In an especially endearing outreach to younger opera goers, Leonard appeared on the “People in Your Neighborhood” segment on Sesame Street in 2013,  teaching some vocal exercises and singing an aria alongside the Muppets Murray Monster and Ovejita, again comparing her training as an opera singer to that of an athlete.

WHAT’S NEXT?

After her first prima donna role as Rosina in Barbiere di Siviglia at the Met in 2011, a role that has become a part of her extensive repertoire, her star has only grown more incandescent as she has become a mainstay at the Met, while also performing in concerts and opera houses worldwide. 

But when it comes to dream roles, the accomplished star won’t name names, but gratefully thanks all those who have supported her journey.

“People always ask that and I never have a good answer. I really like the work that I'm doing when I'm doing it,” she says. “I've been so fortunate that I have worked really hard, have had great guidance and people supporting me along the way, and people investing in my career along the way. I've done so many amazing roles so far and I have some new ones that are coming up, too. There’s a great library of roles and I'm just happy to do the next job.”

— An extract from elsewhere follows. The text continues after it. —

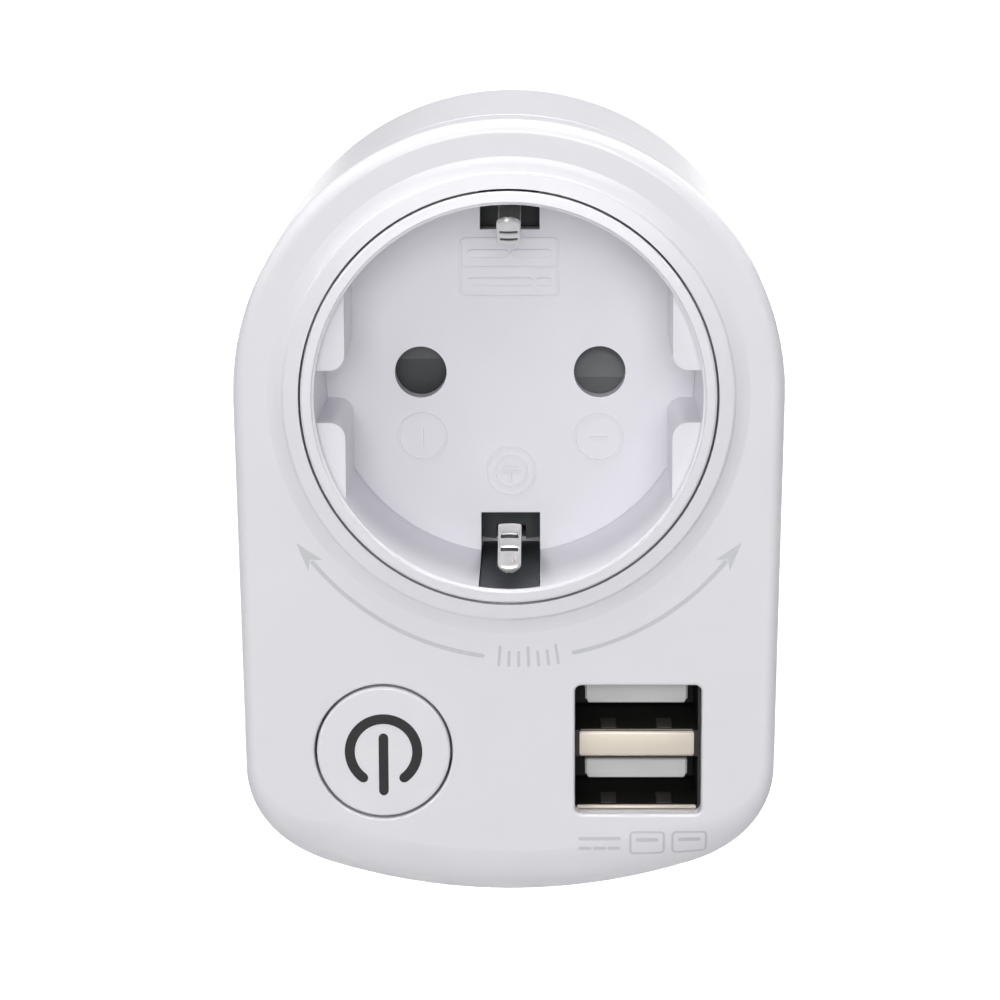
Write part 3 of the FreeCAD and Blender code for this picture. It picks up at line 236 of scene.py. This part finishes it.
# Every material slot of the record: its colour, its roughness and what is special about it.
SLOT_FINISHES = {
    "casing_white": ((0.797, 0.790, 0.828), 0.34,
                     {"tint": 0.008, "spread": 0.05, "grain": 0.10, "grain_scale": 1900, "coat": 0.25}),
    "insert_white": ((0.84, 0.83, 0.875), 0.36,
                     {"tint": 0.012, "spread": 0.05, "grain": 0.12, "grain_scale": 1700, "coat": 0.15}),
    "button_white": ((0.81, 0.803, 0.842), 0.30,
                     {"tint": 0.008, "spread": 0.05, "grain": 0.08, "grain_scale": 1900, "coat": 0.25}),
    "dark_plastic": ((0.045, 0.050, 0.055), 0.5,
                     {"tint": 0.2, "grain": 0.4, "grain_scale": 2200, "wear": 0.3}),
    "shutter_plastic": ((0.075, 0.080, 0.085), 0.45, {"tint": 0.15, "grain": 0.3}),
    "nickel": ((0.78, 0.76, 0.72), 0.20,
               {"metallic": 1.0, "tint": 0.04, "spread": 0.06, "grain": 0.12, "grain_scale": 2500,
                "stretch": (1.0, 0.08, 1.0), "wear": 0.3}),
    "spring_steel": ((0.90, 0.89, 0.86), 0.30,
                     {"metallic": 0.7, "tint": 0.03, "spread": 0.06, "grain": 0.15, "grain_scale": 900,
                      "stretch": (6.0, 1.0, 1.0), "wear": 0.2}),
    "brass": ((0.72, 0.53, 0.25), 0.30, {**BRUSHED, "tint": 0.08, "wear": 0.3}),
    "bronze": ((0.66, 0.42, 0.24), 0.32, {**BRUSHED, "tint": 0.08, "wear": 0.3}),
    "screw_steel": ((0.60, 0.60, 0.61), 0.32,
                    {"metallic": 1.0, "tint": 0.10, "grain": 0.3, "grain_scale": 1600, "wear": 0.4}),
    # The charging ports' nickel can, painted near black: painted shade inside the ports.
    "port_metal": ((0.035, 0.033, 0.030), 0.45, {**BRUSHED, "metallic": 0.5, "tint": 0.10}),
    "port_tongue": ((0.66, 0.66, 0.66), 0.5, {"tint": 0.04, "grain": 0.3}),
    "contact_gold": ((0.83, 0.60, 0.25), 0.22, {"metallic": 1.0, "tint": 0.05, "grain": 0.1}),
    "board_green": ((0.02, 0.16, 0.07), 0.35,
                    {"tint": 0.25, "tint_scale": 400, "grain": 0.5, "grain_scale": 1400, "coat": 0.4}),
    "radio_metal": ((0.68, 0.68, 0.70), 0.35, {**BRUSHED, "tint": 0.05}),
    "black_plastic": ((0.022, 0.022, 0.025), 0.45, {"tint": 0.25, "grain": 0.4, "wear": 0.2}),
    "relay_blue": ((0.03, 0.12, 0.38), 0.4, {"tint": 0.08, "grain": 0.3, "wear": 0.3}),
    "can_sleeve": ((0.03, 0.035, 0.10), 0.28, {"tint": 0.15, "grain": 0.15, "coat": 0.3}),
    "ferrite": ((0.07, 0.07, 0.075), 0.6, {"tint": 0.25, "grain": 0.6, "grain_scale": 1200, "wear": 0.3}),
    "winding_tape": ((0.75, 0.60, 0.12), 0.35, {"tint": 0.08, "tint_scale": 300, "coat": 0.3}),
    "copper": ((0.66, 0.30, 0.13), 0.28,
               {"metallic": 1.0, "tint": 0.12, "grain": 0.8, "grain_scale": 160,
                "stretch": (1.0, 30.0, 1.0)}),
    "varistor_blue": ((0.03, 0.14, 0.42), 0.25,
                      {"tint": 0.1, "grain": 0.3, "grain_scale": 700, "coat": 0.5}),
    "led_clear": ((0.82, 0.86, 0.90), 0.12, {"tint": 0.03, "grain": 0.05, "coat": 0.5}),
    "lead_brown": ((0.20, 0.085, 0.04), 0.45, {"tint": 0.1, "grain": 0.3}),
    "lead_black": ((0.02, 0.02, 0.02), 0.45, {"tint": 0.2, "grain": 0.3}),
    "lead_blue": ((0.04, 0.15, 0.50), 0.45, {"tint": 0.1, "grain": 0.3}),
}


def make_finishes():
    """One material for each of the record's material slots."""
    return {slot: surface(slot, colour, roughness, **special)
            for slot, (colour, roughness, special) in SLOT_FINISHES.items()}


def dress_frame(finishes):
    """Every carried-over node takes the finish of its slot in the record."""
    for part in frame["record"]["subparts"]:
        node = NODES[part["node"]]
        for index in range(max(1, len(node.material_slots))):
            if index < len(node.material_slots):
                node.material_slots[index].material = finishes[part["material_slot"]]
            else:
                node.data.materials.append(finishes[part["material_slot"]])


# ---- shaping helpers -----------------------------------------------------------------------


def drape(mesh, node, plane_y):
    """Moves marks drawn on a plane back onto the moulded surface of a node behind them."""
    source = NODES[node]
    verts = [source.matrix_world @ v.co for v in source.data.vertices]
    tree = BVHTree.FromPolygons(verts, [tuple(p.vertices) for p in source.data.polygons])
    for vertex in mesh.verts:
        start = Vector((vertex.co.x, FRONT - 10 * MM, vertex.co.z))
        hit = tree.ray_cast(start, Vector((0.0, 1.0, 0.0)))[0]
        if hit is not None:
            vertex.co.y += hit.y - plane_y


def piece_from(name, mesh, body, material, smooth=40.0):
    """Makes a named piece from a bmesh; it rides on a body and has a finish."""
    bmesh.ops.recalc_face_normals(mesh, faces=mesh.faces)
    data = bpy.data.meshes.new(name)
    mesh.to_mesh(data)
    mesh.free()
    piece = bpy.data.objects.new(name, data)
    bpy.context.scene.collection.objects.link(piece)
    data.materials.append(material)
    data.shade_smooth()
    data.set_sharp_from_angle(angle=math.radians(smooth))
    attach(piece, body)
    return piece


def arc_points(x, z, radius, start, end, steps):
    """Points along an arc on the face, from one angle to another in degrees, +X is 0."""
    angles = [math.radians(start + (end - start) * i / steps) for i in range(steps + 1)]
    return [(x + radius * math.cos(a), z + radius * math.sin(a)) for a in angles]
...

Even more importantly, she continues to champion making projects that are accessible and enjoyable by all. 

“Let's find some new Spanish songs to sing and do them in a different way and let's collaborate with people that are not in the opera world.” 

Leonard’s enthusiasm is unbridled and catchy as she continues to speak about the future of opera. 

“Let’s keep creating works that are exciting and accessible, so that the audience can really experience something wonderful and fun. For me, that's what this is all about.”